Even the cops feel real; professionals with personality. But it’s not like that personality is thrown in our faces. Pavia shows us in subtle ways, with a gesture or a moment of dialogue letting us get a glimpse into who these guys are, what it is that makes them tick. They don’t need a gimmick to be real. Arnie Martinson feels solid and real, a good investigator and decent guy and from the moment he walks into the Pfiser crime scene, just through his impressions of the other cops on the scene, you know who he is. Again, another character who could have been an archetype – the grizzled, professional detective – is granted a lease of life through attention to detail and those small character moments that really bring life to a novel.

If there is a problem with Dutch Uncle, its that sometimes Pavia sticks too close to the rules of the Florida caper. That natural flow, the loose narrative that comes together tightly at the end, the small eccentricities that mark out the criminals, it’s the kind of thing we see a lot from people who want to be compared to Leonard. But Pavia’s got one up on them, because he manages to take all of this and by the novel’s end make it his own. Hopefully, as Pavia continues, he’ll be able to shake these inevitable comparisons and carve out his own unique place in the crime arena. There are certainly signs of this in Dutch Uncle, and his prose is so confident you know Pavia’s a writer to watch. The prose is every bit as slick and easy-going as the characters, and you can hear the laid back drawl of an author with a good tale to tell; an author who’s just going to love telling it to you.

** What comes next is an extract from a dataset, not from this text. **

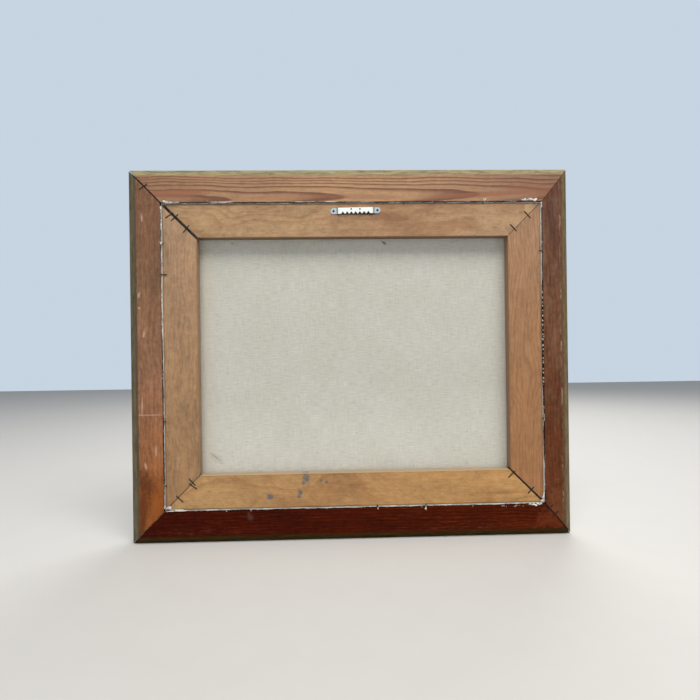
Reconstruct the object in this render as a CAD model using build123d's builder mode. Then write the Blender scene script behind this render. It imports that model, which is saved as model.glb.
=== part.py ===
from build123d import *
from math import atan2, cos, radians, sin, tan
import os

# A stretched canvas in a vintage wooden picture frame, in millimetres.
# For someone looking at the back, +X is right, +Z is up and +Y runs away, towards the painted face.
# The origin is the middle notch of the sawtooth hanger, in the plane of the frame's back, which meets
# the wall.

# ---- Driving dimensions -------------------------------------------------------------------------------

# Stretched canvas
canvas_width = 508.0  # over the stretcher bars
canvas_height = 406.4
canvas_thickness = 0.8  # cloth, priming and paint
bar_width = 45.0
bar_thickness = 17.5  # at the bead that carries the canvas
bar_bevel = 2.8  # thinning from the bead to the bars' inner edge
bead_width = 5.0
bead_rise = 1.2  # bead over the bevel beside it
bar_easing = 0.8  # rounding of the bars' long edges
stretcher_recess = 2.5  # back of the bars below the back of the frame

# Frame moulding; the four rails are planed to their own widths, and the pattern is drawn wider or
# narrower with them, so that it meets across each mitre
rail_widths = {"top": 44.7, "right": 36.2, "bottom": 42.7, "left": 43.2}  # outer side to rabbet wall
pattern_width = 43.2  # rail width at which the sizes below hold
chamfer_width = 9.2
chamfer_depth = 7.5
lip_width = 6.5
lip_thickness = 4.0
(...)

Dutch Uncle is a brilliant first novel from a talented writer. The knowing – but never intrusive – prose, the slick characters and deceptively loose construction that suddenly comes together in a brilliantly tight and orchestrated fashion make it the ideal caper to read out in the back garden on a day when the sun’s high in the sky. So go on, break open a beer, kick back in the sun and enjoy some time in the company of some real cool customers down Florida way.